Local Pet Medical Issues
There are numerous local medical issues that can impact your pet’s health and that require your attention over the entire year. For example, heartworm disease is extremely prevalent in canines in the southeast. Because it’s transmitted by mosquitoes, which thrive in our region, it’s a serious cause for concern. The same is true for flea and tick infestation and intestinal parasites, each of which poses a problem in any season. We believe in, and recommend year round treatment to protect against these and other pests, as well as Early Detection of other conditions through routine blood screening.
Heartworm disease is transmitted through mosquitoes. Heartworm disease is as scary as it sounds. It is a severe and potentially fatal disease caused by parasitic worms that live in the heart and the arteries of the lungs of many types of mammals. Heartworms are a type of roundworm and dogs and cats of any age or breed are susceptible to infection by them.
There may be no signs at first, then you may possibly notice these most common signs of infection:
- Mild, intermittent cough
- Asthma-like symptoms
- Exercise intolerance
- Increased respiratory rate
- Reduced appetite
- Vomiting/ diarrhea
- Abnormal lung sounds
Heartworm disease is very difficult and expensive to treat, is easy to prevent. The American Heartworm Society recommends annual testing and year-round heartworm disease prevention with a broad spectrum product to ensure your pet is heartworm-free. Please contact us for recommendation for your pet. And remember that monthly preventatives should be used year round for your buddies. Even one missed dose can have serious health consequences for your pet.
Fleas are truly devoted to their work. In one day, a single flea can bite your cat or dog more than 400 times. During that same day, the flea can consume more than its body weight of your pet’s blood. And before it’s through, a female flea can lay hundreds of eggs on your pet, ensuring that its work will be carried on by generations to come.
Flea bites may be merely a nuisance to some pets, but to others, they can be dangerous. They can cause flea allergy dermatitis—an allergic reaction to proteins in flea saliva. A pet’s constant scratching to rid itself of fleas can cause permanent hair loss and other skin problems. A pet can get a tapeworm if it eats a flea that has one. And flea feasts on your pet’s blood can lead to anemia and, in rare cases, death.

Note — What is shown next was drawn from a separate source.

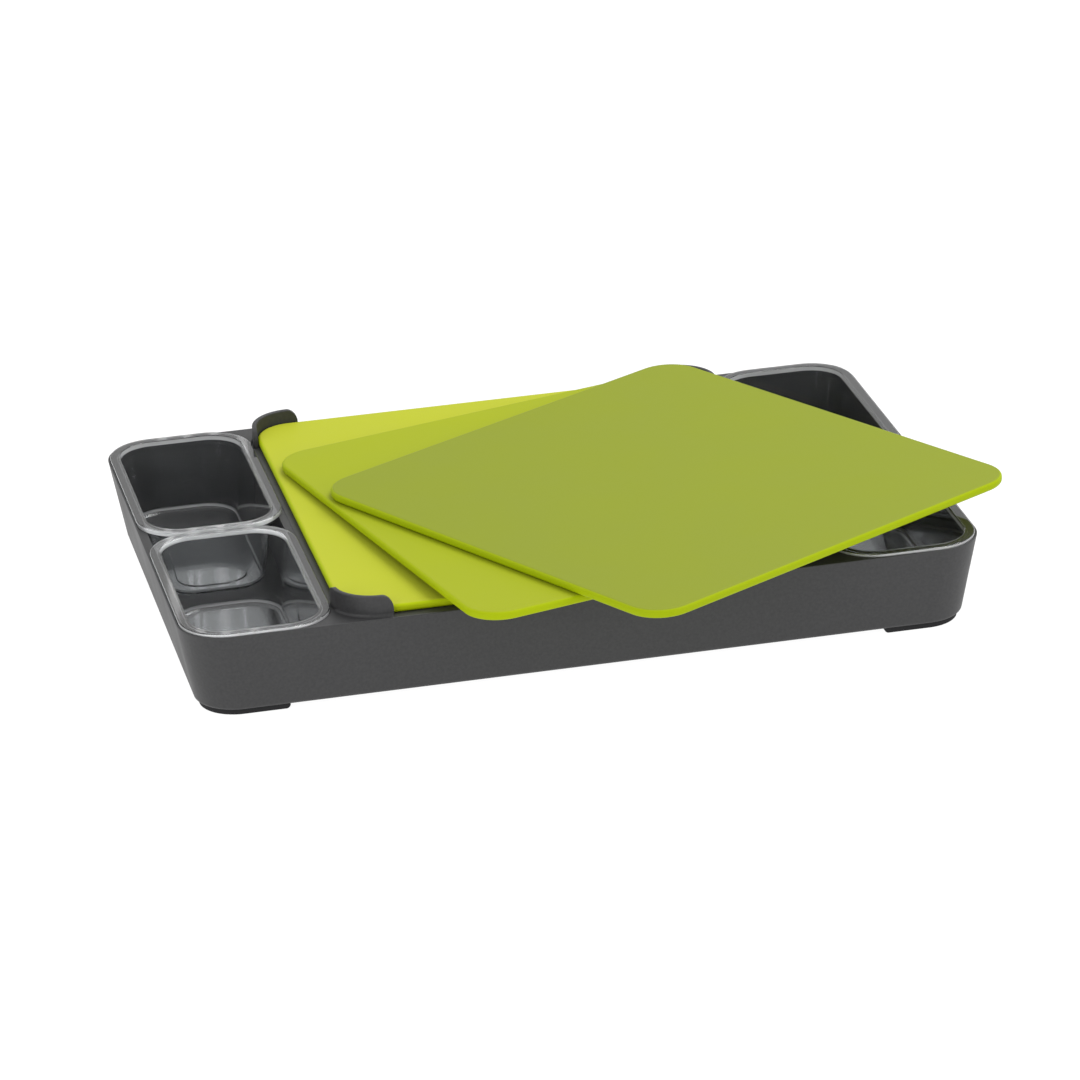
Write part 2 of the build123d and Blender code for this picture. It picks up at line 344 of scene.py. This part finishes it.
clear, clear_tree, clear_shader, clear_place = new_material("clear_plastic")
clear_shader.inputs["IOR"].default_value = WEAK_BEND
clear_shader.inputs["Coat Weight"].default_value = COAT_SHARE
clear_shader.inputs["Coat Roughness"].default_value = COAT_ROUGHNESS
clear_tree.links.new(clearness(clear_tree, clear_place), clear_shader.inputs["Transmission Weight"])
haze = cloud(clear_tree, clear_place, 20, detail=4)
clear_tree.links.new(spread(clear_tree, haze, 0.015, 0.05), clear_shader.inputs["Roughness"])
clear_tree.links.new(between(clear_tree, haze, (0.90, 0.92, 0.93), (0.95, 0.96, 0.97)),
                     clear_shader.inputs["Base Color"])
grain(clear_tree, clear_shader, cloud(clear_tree, clear_place, 35, detail=1), 0.0002, 0.25)
print("clear plastic has", len(clear_tree.nodes), "nodes")

# %% [markdown]
# ## Handing the finishes to the CAD nodes
#
# A node could be hidden and built again here, but these already have the right shape.
# Each one keeps its mesh and only gets a better material in its slot.

# %% Dress the CAD nodes
FINISHES = {
    "basin": charcoal, "board_platform": charcoal,
    "board_lower": lime, "board_middle": green, "board_upper": olive,
    "tray_left_front": clear, "tray_left_rear": clear,
    "tray_right_front": clear, "tray_right_rear": clear,
    "foot_front_left": rubber, "foot_front_right": rubber,
    "foot_rear_left": rubber, "foot_rear_right": rubber,
}
for node, material in FINISHES.items():
    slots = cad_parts[node].data.materials
    slots.clear()
    slots.append(material)
print(len(FINISHES), "nodes dressed, of", len(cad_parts))

# %% [markdown]
# ## Roots of the guards
#
# Each guard grows out of the platform with a small hollow curve at its foot, which
# catches a thin curved line of light. A boolean would disturb the CAD mesh, so the
# root is a strip of its own, laid along the guard's outer face. The line that it
# follows comes first: the guard's arm, then its corner. Where the guard's face comes
# flush with the platform's side there is no room for a root, so the free width is
# worked out at each point and the strip narrows to nothing.

# %% The line at the foot of a guard
GUARD_ARM = 0.0305
CORNER_RADIUS = 0.0242       # of the guard's outer face
ROOT_RADIUS = 0.0020
SHELF_PAST_GUARD = 0.0045    # the platform's tray shelf reaches this far past the guards
GUARD_PAST_BOARD = 0.0032    # the guards' outer faces stand this far past the lower board
ARM_START = 0.0004           # the strip begins this far in from the arm's end
ROOM_USED = 0.98             # share of the free width that the strip may take
THINNEST = 0.00002

board_low, board_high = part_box("board_lower")
deck_z = board_low.z
face_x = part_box("board_platform")[1].x - SHELF_PAST_GUARD
face_y = board_high.y + GUARD_PAST_BOARD


def guard_line(along, steps_round):
    """Points and outward normals of the guard's outer face at one corner, with the strip's
    width at each point. The line is a straight arm, then a quarter circle: its centre
    plus the radius times the sine and cosine of the bend. The free width is the distance
    to the platform's side divided by the X part of the normal."""
    arm_x = np.linspace(face_x - GUARD_ARM + ARM_START, face_x - CORNER_RADIUS, along)
    turn = np.linspace(0, np.pi / 2, steps_round)[1:]
    x = np.concatenate([arm_x, face_x - CORNER_RADIUS + CORNER_RADIUS * np.sin(turn)])
    y = np.concatenate([np.full(along, face_y),
                        face_y - CORNER_RADIUS + CORNER_RADIUS * np.cos(turn)])
    bend = np.concatenate([np.zeros(along), turn])
    normal = np.stack([np.sin(bend), np.cos(bend)], axis=1)
    room = (face_x - x) / np.maximum(normal[:, 0], 1e-6)
    width = np.minimum(ROOT_RADIUS, ROOM_USED * room)
    return np.stack([x, y], axis=1), normal, np.maximum(width, THINNEST)


print("guards' outer faces at x", round(face_x * 1000, 1), "and y", round(face_y * 1000, 1), "mm")

# %% [markdown]
# The strip's section is a quarter circle seen from outside, closed by two faces that
# are sunk a little into the guard and the deck so that no gap shows. The whole section
# is scaled by the width at each point of the line, as one array of lines times
# sections. The other three corners are mirror images, and a mirror turns faces inside
# out, so their corners are listed the other way round.

# %% The strip along a guard
SUNK = 0.0003                # how far the strip reaches into the mouldings it joins
ARM_POINTS, CORNER_POINTS, ARC_POINTS = 9, 22, 9
SHARP_FROM = radians(40)


def root_section():
    """The section for a width of 1, as out and up: 1 less the sine and 1 less the cosine
    of a quarter turn, then three corners that are sunk into the mouldings."""
    arc = np.linspace(0, np.pi / 2, ARC_POINTS)
    sunk = -SUNK / ROOT_RADIUS
    out = np.concatenate([1 - np.sin(arc), [sunk, sunk, 1]])
    up = np.concatenate([1 - np.cos(arc), [1, sunk, sunk]])
    return out, up


def guard_root(name, side_x, side_y):
    """The section carried along the guard's line. Each point is the line's point plus its
    normal times width times out, raised by width times up. The two signs say which
    corner it is for."""
    line, normal, width = guard_line(ARM_POINTS, CORNER_POINTS)
    out, up = root_section()
    reach = width[:, None] * out[None, :]
    flat = line[:, None, :] + normal[:, None, :] * reach[:, :, None]
    height = deck_z + width[:, None] * up[None, :]
    points = np.concatenate([flat, height[:, :, None]], axis=2).reshape(-1, 3)
    points *= (side_x, side_y, 1)

    rows, ring = len(line), len(out)
    i, j = np.meshgrid(np.arange(rows - 1), np.arange(ring), indexing="ij")
    here, beside = i * ring + j, i * ring + (j + 1) % ring
    faces = np.stack([here, beside, beside + ring, here + ring], axis=2).reshape(-1, 4)
    caps = [np.arange(ring)[::-1], np.arange(ring) + (rows - 1) * ring]
    if side_x * side_y < 0:
        faces = faces[:, ::-1]
        caps = [cap[::-1] for cap in caps]
    mesh = bpy.data.meshes.new(name)
    mesh.from_pydata(points.tolist(), [], faces.tolist() + [cap.tolist() for cap in caps])
    mesh.shade_smooth()
    mesh.set_sharp_from_angle(angle=SHARP_FROM)
    mesh.materials.append(charcoal)
    piece = bpy.data.objects.new(name, mesh)
    bpy.context.scene.collection.objects.link(piece)
    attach(piece, "station")
    return piece


CORNERS = {"front_left": (-1, -1), "front_right": (1, -1),
           "rear_left": (-1, 1), "rear_right": (1, 1)}
for corner, (side_x, side_y) in CORNERS.items():
    piece = guard_root("guard_root_" + corner, side_x, side_y)
    print(piece.name, len(piece.data.polygons), "faces")

# %% [markdown]
# ## The floor
#
# The object stands alone on plain white. A white sheet under lamps turns grey away
# from them and keeps a shadow, and a brighter lamp would bleach the object too. So
# the sheet glows by itself, like a photographer's light table: its own glow makes it
# white, and it also lights the walls from below. A faint mottle keeps it from being
# one flat colour.

# %% Floor
FLOOR_HALF = 12.0            # metres, far enough that its edge never shows
FLOOR_CELLS = 24
FLOOR_GLOW = 0.97


def floor_sheet(half, z, cells):
    """A level square grid of side 2 * half at height z."""
    line = np.linspace(-half, half, cells + 1)
    x, y = np.meshgrid(line, line, indexing="ij")
    points = np.stack([x, y, np.full_like(x, z)], axis=2).reshape(-1, 3)
    i, j = np.meshgrid(np.arange(cells), np.arange(cells), indexing="ij")
    here = (i * (cells + 1) + j).reshape(-1)
    faces = np.stack([here, here + cells + 1, here + cells + 2, here + 1], axis=1)
    mesh = bpy.data.meshes.new("floor")
    mesh.from_pydata(points.tolist(), [], faces.tolist())
    return mesh


light_table, table_tree, table_shader, table_place = new_material("light_table")
mottle = cloud(table_tree, table_place, 6, detail=3)
table_tree.links.new(between(table_tree, mottle, (0.10, 0.10, 0.10), (0.12, 0.12, 0.12)),
                     table_shader.inputs["Base Color"])
table_shader.inputs["Emission Color"].default_value = (1, 1, 1, 1)
table_shader.inputs["Emission Strength"].default_value = FLOOR_GLOW
table_shader.inputs["Roughness"].default_value = 0.9
table_shader.inputs["Specular IOR Level"].default_value = 0.1

floor_mesh = floor_sheet(FLOOR_HALF, cad_box[0][2], FLOOR_CELLS)
floor_mesh.materials.append(light_table)
floor = bpy.data.objects.new("floor", floor_mesh)
bpy.context.scene.collection.objects.link(floor)
print("floor at", round(cad_box[0][2] * 1000, 2), "mm")

# %% [markdown]
# ## The light
#
# The world is an even white tent, as in product photography, and it fills every
# shadow. On its own it shows no form, so lamps are added: a large soft one above and
# to the right shapes the boards, two small ones in front open up the front wall, and
# four narrow upright slots far behind draw bright streaks on the floors of the clear
# trays. They are slots because a wide strip there would also turn the flanges white.

# %% Light
TENT_BRIGHTNESS = 0.8
# Each lamp: its place, the point it faces, its width and height in metres, its watts.
LAMPS = {
    "overhead_box": ((0.7, 0.4, 1.5), (0, 0, 0), 1.2, 1.0, 17),
    "front_fill_left": ((-0.62, -0.7, 0.32), (-0.2, -0.15, 0.02), 0.35, 0.25, 1.4),
    "front_fill_right": ((0.62, -0.7, 0.32), (0.26, -0.15, 0.02), 0.35, 0.25, 1.1),
}
SLOTS_X = (0.189, 0.218, 0.249, 0.283)
for number, slot_x in enumerate(SLOTS_X):
    LAMPS["rear_slot_" + str(number)] = ((slot_x, 3.0, 1.3), (-0.18, 0, 0), 0.010, 1.5, 0.055)

world = bpy.data.worlds.new("white_tent")
world.use_nodes = True
world.node_tree.nodes["Background"].inputs["Color"].default_value = (1, 1, 1, 1)
world.node_tree.nodes["Background"].inputs["Strength"].default_value = TENT_BRIGHTNESS
bpy.context.scene.world = world


def soft_lamp(name, place, aim, width, height, watts):
    """A rectangular lamp at place whose face points at aim."""
    data = bpy.data.lights.new(name, "AREA")
    data.shape = "RECTANGLE"
    data.size = width
    data.size_y = height
    data.energy = watts
    lamp = bpy.data.objects.new(name, data)
    lamp.location = place
    lamp.rotation_euler = (Vector(aim) - Vector(place)).to_track_quat("-Z", "Y").to_euler()
    bpy.context.scene.collection.objects.link(lamp)


for name, lamp in LAMPS.items():
    soft_lamp(name, *lamp)
bpy.context.scene.view_settings.view_transform = "Standard"
print(len(LAMPS), "lamps")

We highly recommend keeping your dog or cat on monthly flea prevention year round.
Facts about Fleas
- Worldwide, there are about 3,000 different types of fleas, but the cat flea (Ctenocephalides felis) is the most common to be found on cats and dogs.
- Adult fleas can jump 600 times an hour. Each jump, in terms of the flea’s size, is the equivalent of a person clearing a 50-story building.
- The record jump for a flea is 13 inches.
- In just 30 days, 25 adult female fleas can multiply to 250,000 fleas
Lyme disease is caused by the bite of an infected tick. Lyme disease is regarded as the most common tick-borne illness in the United States. The disease is spread primarily during tick season (May through August) but ticks can be active any time the temperature is above 32 degrees F.
This disease in dogs is most commonly characterized by the sudden onset of lameness. One or more joints may become swollen and painful to the touch. The lameness may last only a few days, but in some cases it becomes chronic and persists or recurs for months. Some dogs may run a fever and experience weakness, lethargy, loss of appetite and weight loss. Kidney problems or acute cardiac syndrome can be fatal.
We highly recommend you keep your pet on a flea and tick preventative throughout the year.